**TASK DETAILS:**
Write out the complete material exactly as it stands.

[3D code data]
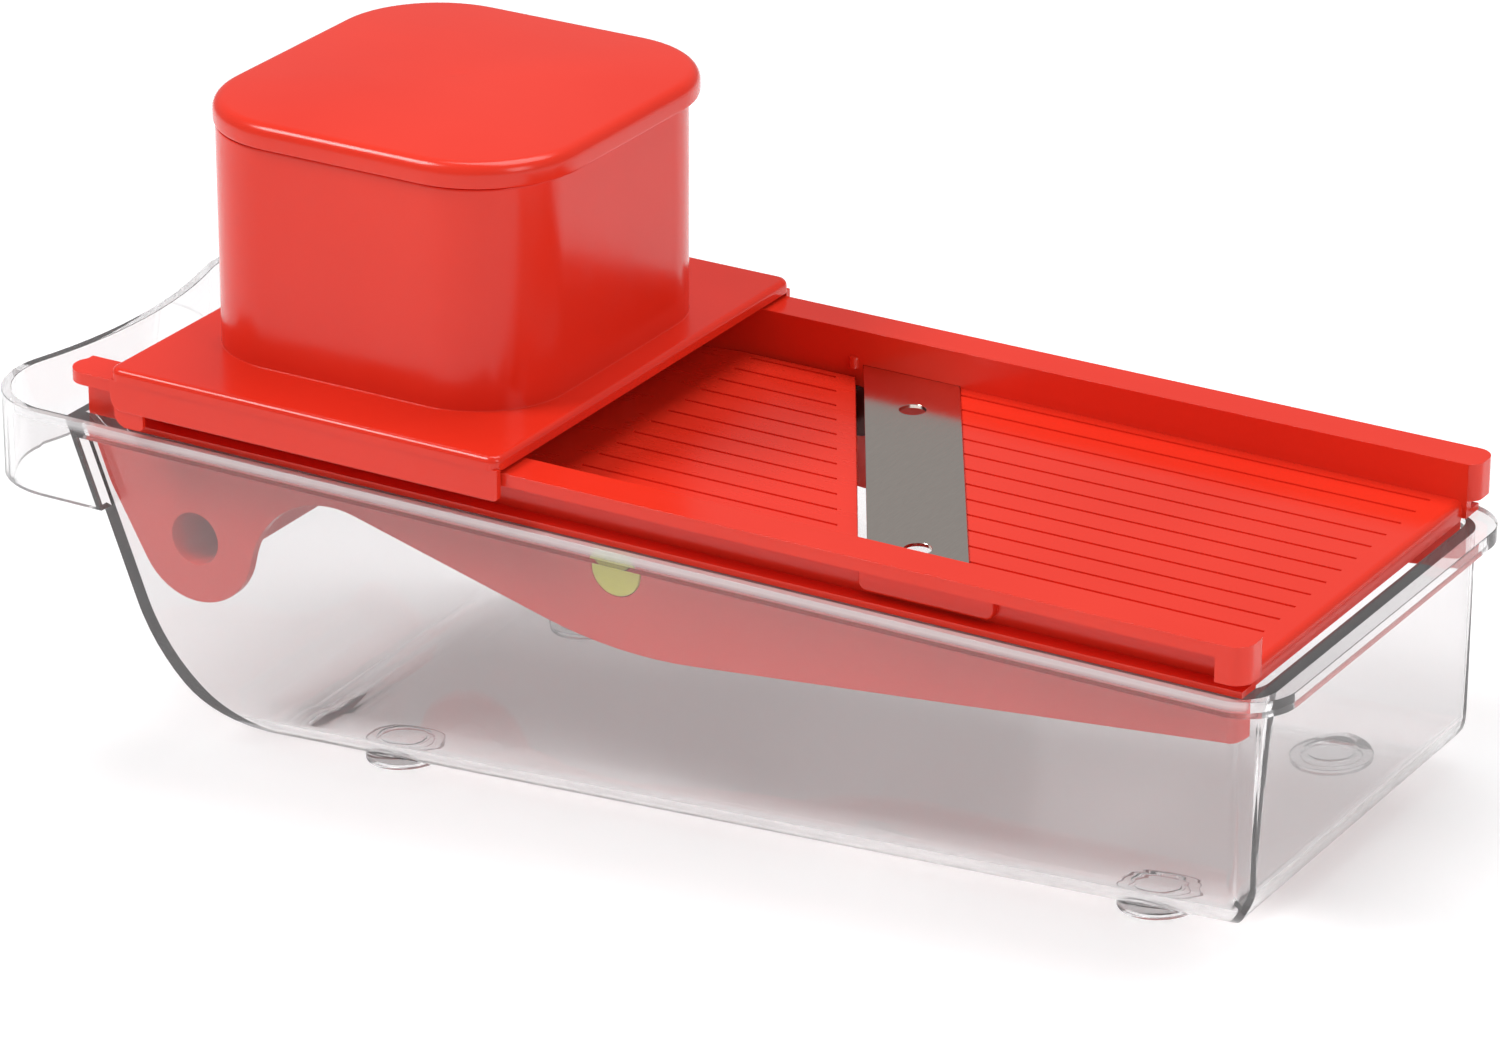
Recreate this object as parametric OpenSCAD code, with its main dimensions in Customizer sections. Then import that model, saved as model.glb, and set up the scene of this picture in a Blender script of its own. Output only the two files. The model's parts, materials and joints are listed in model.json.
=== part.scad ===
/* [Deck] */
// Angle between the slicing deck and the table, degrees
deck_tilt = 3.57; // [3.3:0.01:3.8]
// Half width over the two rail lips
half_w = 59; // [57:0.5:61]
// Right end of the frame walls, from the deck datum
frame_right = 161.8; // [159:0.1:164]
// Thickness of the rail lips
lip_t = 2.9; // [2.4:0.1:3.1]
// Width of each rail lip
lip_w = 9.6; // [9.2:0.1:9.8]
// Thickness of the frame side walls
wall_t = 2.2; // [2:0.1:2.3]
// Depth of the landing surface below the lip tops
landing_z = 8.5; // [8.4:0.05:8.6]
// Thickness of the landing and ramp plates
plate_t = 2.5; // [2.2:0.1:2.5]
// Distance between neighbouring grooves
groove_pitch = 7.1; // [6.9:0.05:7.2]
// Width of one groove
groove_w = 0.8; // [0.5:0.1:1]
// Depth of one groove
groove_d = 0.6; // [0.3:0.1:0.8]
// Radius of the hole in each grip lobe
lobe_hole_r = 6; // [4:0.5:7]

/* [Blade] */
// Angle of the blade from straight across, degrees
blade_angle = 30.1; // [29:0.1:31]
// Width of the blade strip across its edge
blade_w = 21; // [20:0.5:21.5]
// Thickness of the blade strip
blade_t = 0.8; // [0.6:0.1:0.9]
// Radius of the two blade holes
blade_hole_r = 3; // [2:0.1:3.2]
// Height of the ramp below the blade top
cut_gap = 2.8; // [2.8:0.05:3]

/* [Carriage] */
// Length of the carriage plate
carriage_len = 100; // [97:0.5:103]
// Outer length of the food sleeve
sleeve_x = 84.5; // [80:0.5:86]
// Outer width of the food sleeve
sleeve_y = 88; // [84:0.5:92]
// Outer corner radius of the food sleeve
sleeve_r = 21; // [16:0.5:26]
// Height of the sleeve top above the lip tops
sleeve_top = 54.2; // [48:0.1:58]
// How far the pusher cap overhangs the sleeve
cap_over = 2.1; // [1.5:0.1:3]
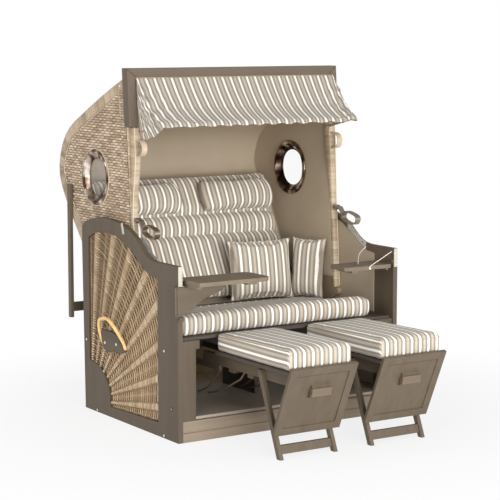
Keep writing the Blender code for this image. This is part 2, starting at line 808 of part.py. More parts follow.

**WRITTEN SOLUTION:**
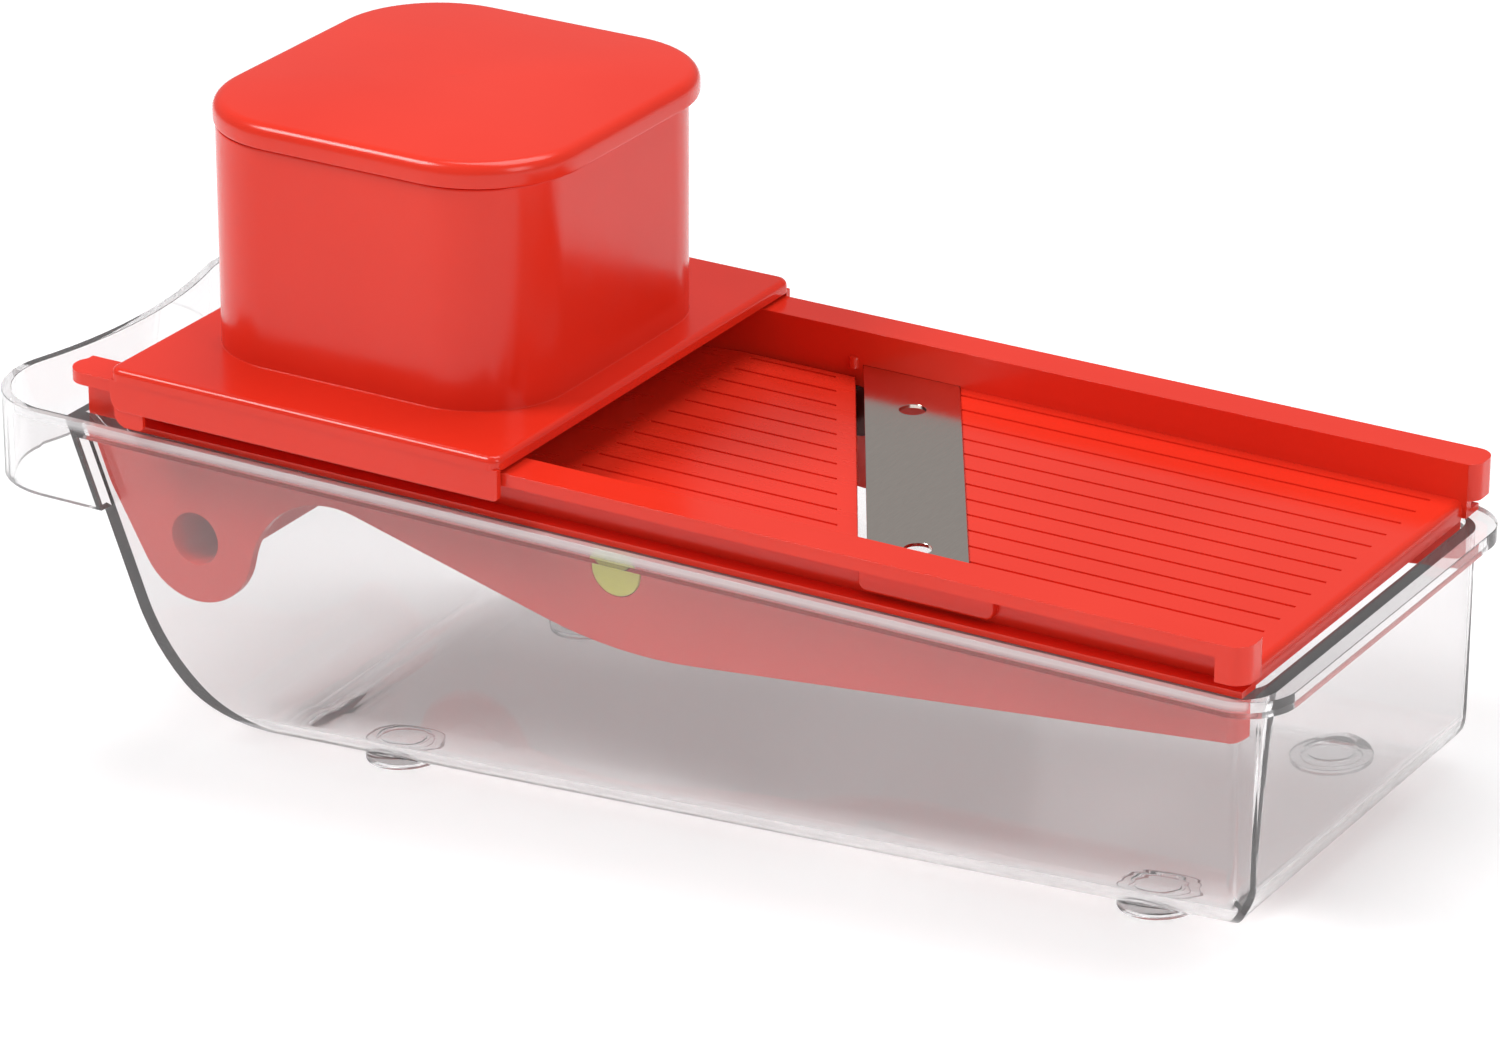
Recreate this object as parametric OpenSCAD code, with its main dimensions in Customizer sections. Then import that model, saved as model.glb, and set up the scene of this picture in a Blender script of its own. Output only the two files. The model's parts, materials and joints are listed in model.json.
=== part.scad ===
/* [Deck] */
// Angle between the slicing deck and the table, degrees
deck_tilt = 3.57; // [3.3:0.01:3.8]
// Half width over the two rail lips
half_w = 59; // [57:0.5:61]
// Right end of the frame walls, from the deck datum
frame_right = 161.8; // [159:0.1:164]
// Thickness of the rail lips
lip_t = 2.9; // [2.4:0.1:3.1]
// Width of each rail lip
lip_w = 9.6; // [9.2:0.1:9.8]
// Thickness of the frame side walls
wall_t = 2.2; // [2:0.1:2.3]
// Depth of the landing surface below the lip tops
landing_z = 8.5; // [8.4:0.05:8.6]
// Thickness of the landing and ramp plates
plate_t = 2.5; // [2.2:0.1:2.5]
// Distance between neighbouring grooves
groove_pitch = 7.1; // [6.9:0.05:7.2]
// Width of one groove
groove_w = 0.8; // [0.5:0.1:1]
// Depth of one groove
groove_d = 0.6; // [0.3:0.1:0.8]
// Radius of the hole in each grip lobe
lobe_hole_r = 6; // [4:0.5:7]

/* [Blade] */
// Angle of the blade from straight across, degrees
blade_angle = 30.1; // [29:0.1:31]
// Width of the blade strip across its edge
blade_w = 21; // [20:0.5:21.5]
// Thickness of the blade strip
blade_t = 0.8; // [0.6:0.1:0.9]
// Radius of the two blade holes
blade_hole_r = 3; // [2:0.1:3.2]
// Height of the ramp below the blade top
cut_gap = 2.8; // [2.8:0.05:3]

/* [Carriage] */
// Length of the carriage plate
carriage_len = 100; // [97:0.5:103]
// Outer length of the food sleeve
sleeve_x = 84.5; // [80:0.5:86]
// Outer width of the food sleeve
sleeve_y = 88; // [84:0.5:92]
// Outer corner radius of the food sleeve
sleeve_r = 21; // [16:0.5:26]
// Height of the sleeve top above the lip tops
sleeve_top = 54.2; // [48:0.1:58]
// How far the pusher cap overhangs the sleeve
cap_over = 2.1; // [1.5:0.1:3]
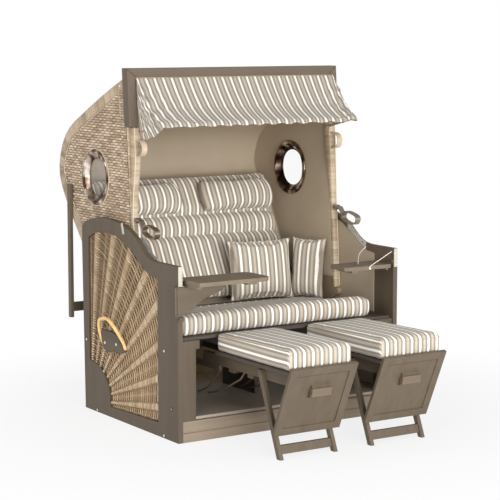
Keep writing the Blender code for this image. This is part 2, starting at line 808 of part.py. More parts follow.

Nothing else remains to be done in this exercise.